For a given \(p\), any algorithm can be represented by a computation tree. That tree encodes whether the algorithm succeeds, fails, or continues, based on the next bit and all previously generated bits.
Two sample computation trees for \(p = 3/4\).
With the convention that the root is level \(0\), children of the root are level \(1\), and so on, let the weight of a node be \(1/2^{\text{level}}\). Equivalently, the weight is the probability the algorithm reaches that node.

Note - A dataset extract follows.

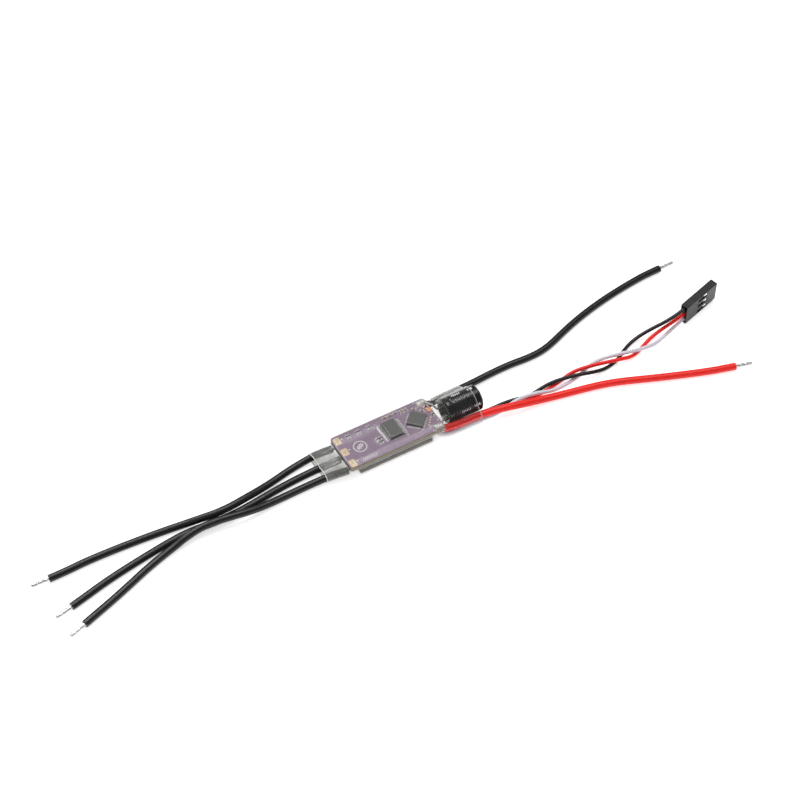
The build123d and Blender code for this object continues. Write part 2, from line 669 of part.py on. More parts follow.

For a given algorithm and \(p\), the expected number of flips is the expected number of edges traversed in the algorithm’s computation tree. On a given run, the number of edges traversed is the number of vertices visited, ignoring the root. By linearity of expectation,
\[E[flips] = \sum_{v \in T, v \neq root} \text{weight}(v)\]To be correct, an algorithm must end at a success node with probability \(p\). Thus, the sum of weights for success nodes must be \(p\). For \(p\) with infinitely long binary expansions, we must have an infinitely deep computation tree. If the tree had finite depth \(d\), any leaf node weight would be a multiple of \(2^{d}\), and the sum of success node weights would have at most \(d\) decimal places.
Thus, the computation tree must be infinitely deep. To be infinitely deep, every level of the tree (except the root) must have at least 2 nodes. Thus, a lower bound on the expected number of flips is
\[E[flips] \ge \sum_{k=1}^\infty 2 \cdot \frac{1}{2^k} = 2\]and as we have shown earlier, this lower bound is achievable. \(\blacksquare\)
(For \(p\) with finite binary expansions, you can do better than \(2\) expected flips. Proving the optimal bound for that is left as an exercise.)
In Conclusion…
Every coin in your wallet is now an arbitrarily biased bit generating machine that runs at provenoptimal efficiency. If you run into a bridge troll who demands you simulate several flips of a coin that lands heads \(1/\pi\) of the time, you’ll be ready. If you don’t, at least you know one more interesting thing.